This happened four years before I was born, and 5 before Jason was. We never really talked about it in my house because my dad was overseas with the Marines, and my mom was back east in Virginia when it happened. I always forget what an amazingly horrifying sight that explosion was.
Unfortunately, the day we chose to explore the mountain was a foggy one. The mountain was not in the mood to come out and play, and hid behind a giant fog cloud.
Despite the fog, we learned a lot about the 1980 eruption and how the forest has changed since then. It had been 21 years since my last trip to the mountain, and even the drive up for me was different. There were more trees, more vegetation and less clear views of the mud flows that took out the mountain.

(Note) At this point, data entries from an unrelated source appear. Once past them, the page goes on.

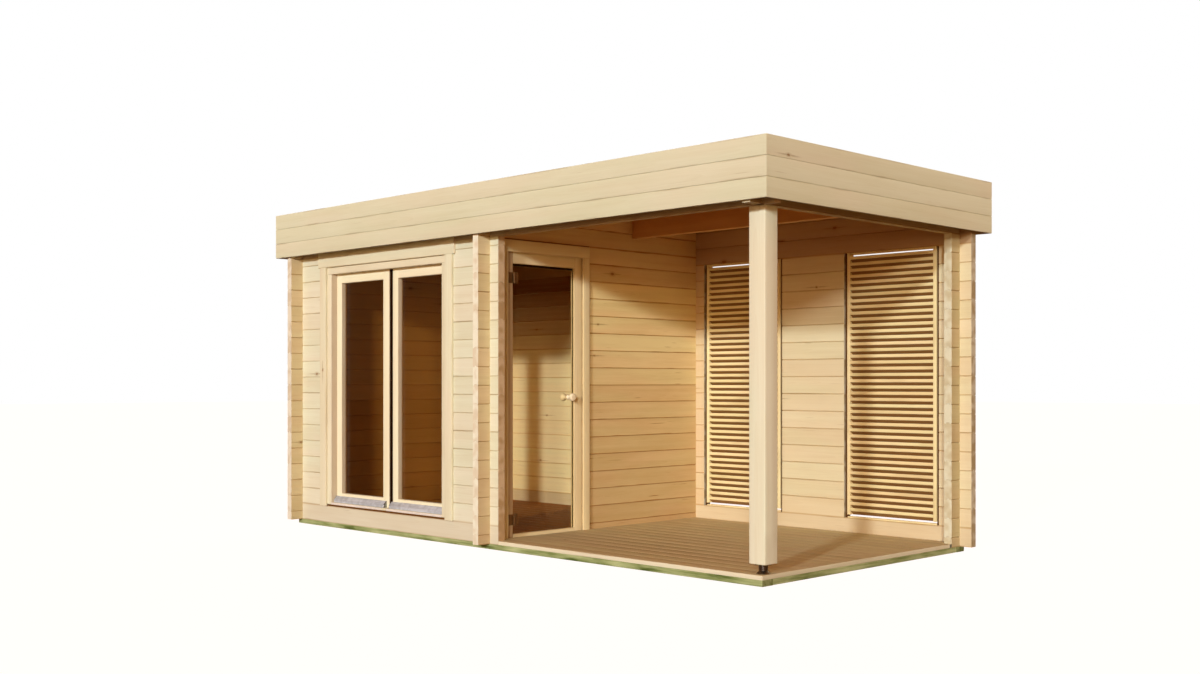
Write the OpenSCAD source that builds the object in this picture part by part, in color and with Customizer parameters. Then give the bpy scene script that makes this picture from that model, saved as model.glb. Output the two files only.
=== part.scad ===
// Log sauna cabin: a closed sauna room at the left and an open veranda at the right, under one flat roof.
// X runs along the front, Y from the front to the back, Z up. The origin is on the ground at the centre.

/* [Log walls] */
// Length of the cabin over its wall faces
cabin_l = 4508; // [4400:4:4700]
// Depth of the cabin over its wall faces
cabin_d = 2096; // [2060:4:2260]
// Thickness of a wall plank
wall_t = 54; // [50:1:58]
// Height that one plank adds to a wall
plank_h = 121; // [119:0.5:123]
// Half planks in the wall height, an odd number
half_rows = 37; // [37:2:41]
// Half planks in the beams over the veranda
beam_rows = 4; // [4:1:5]
// Depth of the V groove between two planks
groove = 4; // [2:0.5:6]
// Length of the side walls' plank ends past the front and back walls
end_front = 100; // [80:2:110]
// Length of the front and back walls' plank ends past the side walls
end_side = 82; // [60:2:100]

/* [Rooms] */
// Length of the sauna room, from the left face to the veranda face of its end wall
sauna_l = 2283; // [2240:1:2320]

/* [Base] */
// Height of a foundation beam
base_h = 35; // [30:1:45]
// Width of a foundation beam
base_w = 96; // [84:2:108]
// Thickness of the floor boards
floor_t = 24; // [20:1:28]

/* [Roof] */
// Reach of the roof past the wall faces
roof_out = 126; // [116:2:140]
// Thickness of a fascia board
fascia_t = 20; // [18:1:24]
// Height of one fascia board
fascia_board = 110; // [100:1:120]
// Fascia boards above each other
fascia_rows = 3; // [3:1:3]
// Thickness of the roof boards
deck_t = 19; // [16:1:24]
// Thickness of the roofing felt
felt_t = 5; // [4:1:8]
// Height of the fascia above the felt
parapet_h = 74; // [60:1:90]
// Thickness of a ceiling joist
joist_t = 58; // [45:1:80]
// Height of a ceiling joist
joist_h = 150; // [120:2:170]
// Distance of the joist from the front face
joist_y = 1340; // [1200:10:1500]

/* [Corner post] */
// Side of the square post
post_w = 110; // [90:2:130]
// Distance of the post behind the front face
post_back = 25; // [10:1:40]
// Height of the steel foot under the post
foot_h = 53; // [45:1:70]
// Side of the foot's top plate
foot_plate = 66; // [60:2:80]
// Thickness of the foot's top plate
foot_plate_t = 6; // [4:1:8]
// Diameter of the foot's tube
foot_tube_d = 50; // [40:1:56]
// Diameter of the foot's flared base
foot_base_d = 78; // [66:1:86]
// Height of the foot's flared base
foot_base_h = 16; // [10:1:20]

/* [Window] */
// Distance of the window frame from the left face
window_x = 365; // [340:5:390]
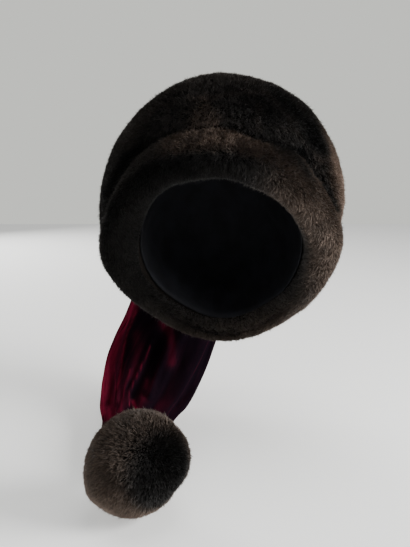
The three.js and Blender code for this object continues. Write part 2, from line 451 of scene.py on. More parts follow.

As far as the logistics of visiting the park goes, it's a bit different than other National Monuments I've been to. There are 3 official visitors centers that are still open after a round of budget cuts shut several down.
The Forest Learning Center is by far the best of them all. It's located 33 miles up highway and gives you the most information about the eruption, and how the forest has recovered since then. Weyerhauser Paper donated the money to build the center, so be prepared for the back half of the exhibit that is basically an advertisement for the company. But the first half of the center is incredibly well-done and equally informative.
The center also hosts a 3/4 mile trail to a "view point." Back in the day, when the center was first built the view point would have given you a different look at the mudflow and landslides that took out the area. Now, it's overgrown by trees. I would skip this walk, unless you're looking to stretch your legs after a long trip in the car.
There are also a few lookout points where you can see the blossoming elk population on the mountain. That's definitely worth a look.
From the Forest Learning Center it's another 20 miles to the Johnston Ridge Observatory. From there you can take a look into the Saint Helens crater, and see Spirit Lake. We didn't get to see either of those, because of the cloudy day... but we plan to go back up for a trip to the Observatory so Jason gets a chance to see it. The Johnston Ridge Observatory has some great informational movies and Forest Service talks to take part in. It does cost $8 a person to get in.
Another "visitor's center" to note is this one we found just a few miles up the highway. It's a little cheesy gift shop with A LOT of big foot stuff. The one thing that is cool about it, though-- is that they preserved one of the homes that was buried by ash. There's also a refrigerator that is still buried-- although the landscape looks a bit different...
It was pretty cool to get a different view of the eruption its effects on the community.
All in all, it was a great trip! We will have to go back again sometime this summer, just to re-visit the Johnston Ridge Observatory to actually see the mountain :) We are planning a trip to the Ape Caves this summer, which is on the other side of the mountain... we may just have to head up the mountain.
Hope you're all having a great week! Do you have any fun trips this summer?